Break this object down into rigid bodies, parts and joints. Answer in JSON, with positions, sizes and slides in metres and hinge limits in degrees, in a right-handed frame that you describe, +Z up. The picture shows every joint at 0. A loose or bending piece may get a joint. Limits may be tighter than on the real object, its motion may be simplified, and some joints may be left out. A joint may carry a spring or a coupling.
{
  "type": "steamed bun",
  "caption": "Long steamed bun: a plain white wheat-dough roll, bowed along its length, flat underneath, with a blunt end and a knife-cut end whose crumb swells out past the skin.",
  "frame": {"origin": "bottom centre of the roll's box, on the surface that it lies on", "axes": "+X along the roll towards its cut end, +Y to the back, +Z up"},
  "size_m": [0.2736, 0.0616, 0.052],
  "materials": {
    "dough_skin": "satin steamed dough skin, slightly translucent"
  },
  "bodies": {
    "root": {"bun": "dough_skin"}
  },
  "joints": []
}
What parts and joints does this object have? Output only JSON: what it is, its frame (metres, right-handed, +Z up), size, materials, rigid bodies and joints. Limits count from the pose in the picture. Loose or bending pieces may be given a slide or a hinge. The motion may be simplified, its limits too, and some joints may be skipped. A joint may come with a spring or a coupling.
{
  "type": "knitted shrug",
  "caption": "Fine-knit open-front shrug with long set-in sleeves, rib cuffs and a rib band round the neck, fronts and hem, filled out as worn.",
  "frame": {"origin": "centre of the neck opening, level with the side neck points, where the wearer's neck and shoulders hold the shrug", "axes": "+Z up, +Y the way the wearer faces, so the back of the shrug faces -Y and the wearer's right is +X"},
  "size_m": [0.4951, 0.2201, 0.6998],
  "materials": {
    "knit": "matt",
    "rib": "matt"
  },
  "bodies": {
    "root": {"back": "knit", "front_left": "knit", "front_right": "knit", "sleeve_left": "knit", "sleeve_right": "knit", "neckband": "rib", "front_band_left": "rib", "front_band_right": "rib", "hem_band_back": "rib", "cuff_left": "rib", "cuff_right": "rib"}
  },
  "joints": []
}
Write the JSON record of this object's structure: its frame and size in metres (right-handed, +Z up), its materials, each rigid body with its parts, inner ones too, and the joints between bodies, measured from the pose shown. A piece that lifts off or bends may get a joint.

## EXERCISE PROMPT:
Once more, set down the full listing, verbatim.

## EXERCISE RESULT:
Break this object down into rigid bodies, parts and joints. Answer in JSON, with positions, sizes and slides in metres and hinge limits in degrees, in a right-handed frame that you describe, +Z up. The picture shows every joint at 0. A loose or bending piece may get a joint. Limits may be tighter than on the real object, its motion may be simplified, and some joints may be left out. A joint may carry a spring or a coupling.
{
  "type": "steamed bun",
  "caption": "Long steamed bun: a plain white wheat-dough roll, bowed along its length, flat underneath, with a blunt end and a knife-cut end whose crumb swells out past the skin.",
  "frame": {"origin": "bottom centre of the roll's box, on the surface that it lies on", "axes": "+X along the roll towards its cut end, +Y to the back, +Z up"},
  "size_m": [0.2736, 0.0616, 0.052],
  "materials": {
    "dough_skin": "satin steamed dough skin, slightly translucent"
  },
  "bodies": {
    "root": {"bun": "dough_skin"}
  },
  "joints": []
}
What parts and joints does this object have? Output only JSON: what it is, its frame (metres, right-handed, +Z up), size, materials, rigid bodies and joints. Limits count from the pose in the picture. Loose or bending pieces may be given a slide or a hinge. The motion may be simplified, its limits too, and some joints may be skipped. A joint may come with a spring or a coupling.
{
  "type": "knitted shrug",
  "caption": "Fine-knit open-front shrug with long set-in sleeves, rib cuffs and a rib band round the neck, fronts and hem, filled out as worn.",
  "frame": {"origin": "centre of the neck opening, level with the side neck points, where the wearer's neck and shoulders hold the shrug", "axes": "+Z up, +Y the way the wearer faces, so the back of the shrug faces -Y and the wearer's right is +X"},
  "size_m": [0.4951, 0.2201, 0.6998],
  "materials": {
    "knit": "matt",
    "rib": "matt"
  },
  "bodies": {
    "root": {"back": "knit", "front_left": "knit", "front_right": "knit", "sleeve_left": "knit", "sleeve_right": "knit", "neckband": "rib", "front_band_left": "rib", "front_band_right": "rib", "hem_band_back": "rib", "cuff_left": "rib", "cuff_right": "rib"}
  },
  "joints": []
}
Write the JSON record of this object's structure: its frame and size in metres (right-handed, +Z up), its materials, each rigid body with its parts, inner ones too, and the joints between bodies, measured from the pose shown. A piece that lifts off or bends may get a joint.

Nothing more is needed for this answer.